Explore brands in this region: Skin & Co Roma
The smallest of the 20 regions, Aosta sits at Italy’s northwestern edge between France and Switzerland. Often referred to as the intersection between Italy and the rest of Europe, this area’s population is officially a bilingual region with many residents speaking both French and Italian. Its dramatic snow-capped peaks are home to some very famous mountains including the Matterhorn, Mont Blanc and Monte Rosa. These stunning peaks provide world renowned winter sports as well as endless summer adventure. Visitors to this area will also find a countryside filled with reminders of its medieval and Roman heritage. From ancient castles and fortresses to watchtowers and churches, the past is very much present in the Aosta valley. Gran Paradiso, Italy’s first national park and the previous royal hunting grounds for the House of Savoy, is also located in the southern edge of the region and offers a magnificent alpine experience. In addition to a bounty of natural beauty, Aosta serves a bounty of local cuisine such as Fontina Dop cheese, carbonata a local stew-like dish, and salami as well as 20 locally produced wines. A trip here would not be complete without sampling the infamous local aperitif “Genepy de Alpes”.

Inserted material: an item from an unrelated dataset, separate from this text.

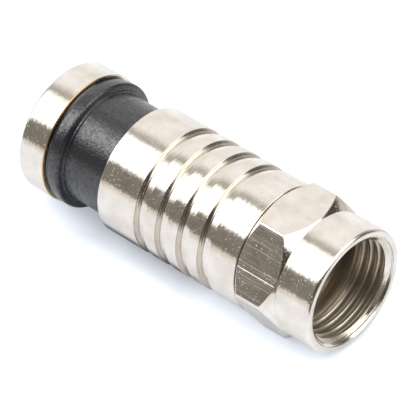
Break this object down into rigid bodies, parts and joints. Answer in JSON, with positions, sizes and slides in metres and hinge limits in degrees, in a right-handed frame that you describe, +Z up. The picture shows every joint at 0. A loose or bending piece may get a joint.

There’s a lot to love about Veneto. One of Italy’s larger regions, Veneto extends from the Dolomites to the Adriatic. The region includes some of Italy’s largest rivers, the eastern edge of Lake Garda, the Prosecco region and even a walled medieval citadel. The fertile lands of Veneto are at the heart of its rich historic and arts heritage and are the driver behind the harmonious blending of the region’s traditions and modern life. In addition to a dynamic and varied landscape, two beloved Veneto cities have been the inspiration, backdrop and home to countless works of art. Venice with its art, architecture, canals, history, culture and global adoration is one of the country’s greatest destinations. Verona, the setting for Shakespeare’s Romeo and Juliet is one of Italy’s many UNESCO protected World Heritage Sites. From the acclaimed cities to the diverse landscapes, Veneto offers culture, art, heritage and countless opportunities for discovery.